We will wonder why everyone in the world was obsessed with vampires.
It’s hard to remember how obsessed people were about vampires in the first decade of the new century, but we were. Twilight (both the books and movies), as well as the TV shows Buffy the Vampire Slayer, Angel, True Blood and The Vampire Diaries all led the charge, but there were many other vampire films and video games on the market. The Blade trilogy, 28 Days and 28 Days Later, and I Am Legend just to name a few.
We couldn’t get enough vampire content for about a decade.
Today, blessedly, the vampire fever has subsided.
Was I right? Do we wonder why the world was so obsessed with vampires for more than a decade?
Probably not. We’re just happy it’s over.
We will fail to understand why people opted to eat raw fish when perfectly good cooked fish was readily available.
As of today, sushi remains more popular than ever, and it’s hard to imagine that in another 12 years, things will change very much, except that the rise of sushi has led to the tragic overfishing of the world’s oceans and is pushing fish populations to the brink of collapse.
A dozen years from now, we may not wonder why people ate raw fish, but we may wonder why they ate so much that our oceans are nearly empty of fish.
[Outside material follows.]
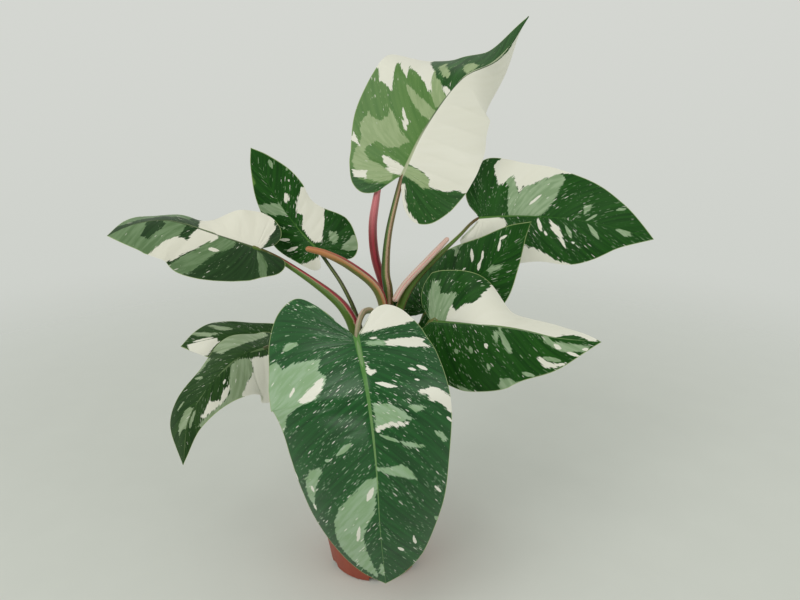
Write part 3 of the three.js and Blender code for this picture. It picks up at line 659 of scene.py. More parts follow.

# %% [markdown]
# ## Where each leaf is white, pale and bright
#
# The variegation is different on every leaf and gives the plant its look: cream patches with no green
# in them, grey-green ones where only a lower layer of cells is green, and deep green between them.
# Two grey-green patches, on leaf_top and leaf_left, are painted sheen where the blade folds back.
# One random pattern for all leaves would look like camouflage. So the large patches are drawn as
# outlines on each flat leaf, in millimetres across and along, with the left half negative. Narrow
# ones are streaks with two ends and a width. Only the ragged edges and the flecks are left to noise.
#
# `cut` outlines are green islands in the white and the pale patches.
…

We will be amazed (like my generation is about cigarettes) that people didn’t assume that the use of a cell phone would eventually cause cancer.
The fears of cell phone cancer are apparently a thing of the past.
Right? I hope I didn’t miss anything.
I’m happy to have been wrong about this one.
We will consider it bizarre and archaic that marriage was not available to all couples regardless of their sexual preference.
In 2015, the U.S. Supreme Court issued its landmark Obergefell v. Hodges ruling, which established that same-sex couples have a constitutional right to marry. Since then, American support for same sex marriage has steadily risen. According to Gallup, a record 71% of Americans now support same sex marriage, which is up from just 39% when I made the prediction.
There are still stupid bigots in the world who oppose same sex marriage, but they are now in a distinct minority that is growing smaller by the day.
Opposition to same sex marriage today sounds ridiculous in most circles. It’s the territory of religious zealots who treat the Bible like a buffet and weak-minded fools who can’t imagine a world beyond their nose.
Happily, I think I nailed this one.
We will still wonder what John McCain was thinking when he chose Sarah Palin as his running mate and seemingly took the Republican party down the path of stupidity and shamelessness.
I had no idea how correct I would be about this one. A clear line can be drawn from the ignorance, racism, and incivility of Sarah Palin directly to the Republican Party of today. In fact, Palin has been referred to as the “political mother” of Donald Trump. McCain gave Palin’s brand of know-nothing popularism a national platform, and though she fell off that platform onto her face, the politicians who took her place have transformed the Grand Old Party into the party of anti-science, anti-intelligence, bigoted authoritarianism.
John McCain did many great things for this country right up until his death, but his choice of Sarah Pailin for Vice Presidential candidate may have destroyed the political party that he once loved.
We will stand agog at the remarkably primitive voting devices that our technologically-advanced nation continued to use even after the debacle of the 2000 Presidential election, as if we don’t think a contested election could ever happen again.
It wasn’t hanging chads in 2020, but my prediction that voting machines would once again stand at the center of another contested election (albeit falsely contested) is a prediction I am saddened to have gotten right.
People will wonder what hallucinogenic, mind-reducing drug was added to the water supply to cause hordes of otherwise normal people to spend their precious, never-to-be-recovered time on Facebook, engaging in mind numbing conspiracy theories and playing asinine games like Farmville.
Farmville may be a thing of the past (I think), but the amount of time that Americans spend on Facebook has only increased since my prediction, and the conspiracy theories of a dozen years ago have blossomed into the fuel promoting violence, anti-vaccination, white supremacism, and an attempted insurrection.
But it wasn’t a hallucinogenic, mind reducing drug that led to Facebook’s popularity. It was algorithms and the desire for profits over patriotism. It was a willingness to allow hate, ignorance, and violence to foment on the platform in exchange for a buck.
I look forward to the day when people wonder why Americans were so obsessed with Facebook. It will likely be a better world.
Perhaps when I look back again in 2035 (I’ve already added it to my calendar), Facebook will be a kinder, gentler place,
Election results will once again be graciously accepted by the party that loses.
The Republican Party will return to its roots.
The ocean will still be populated by fish.
Mac Jones will be winning his sixth Super Bowl.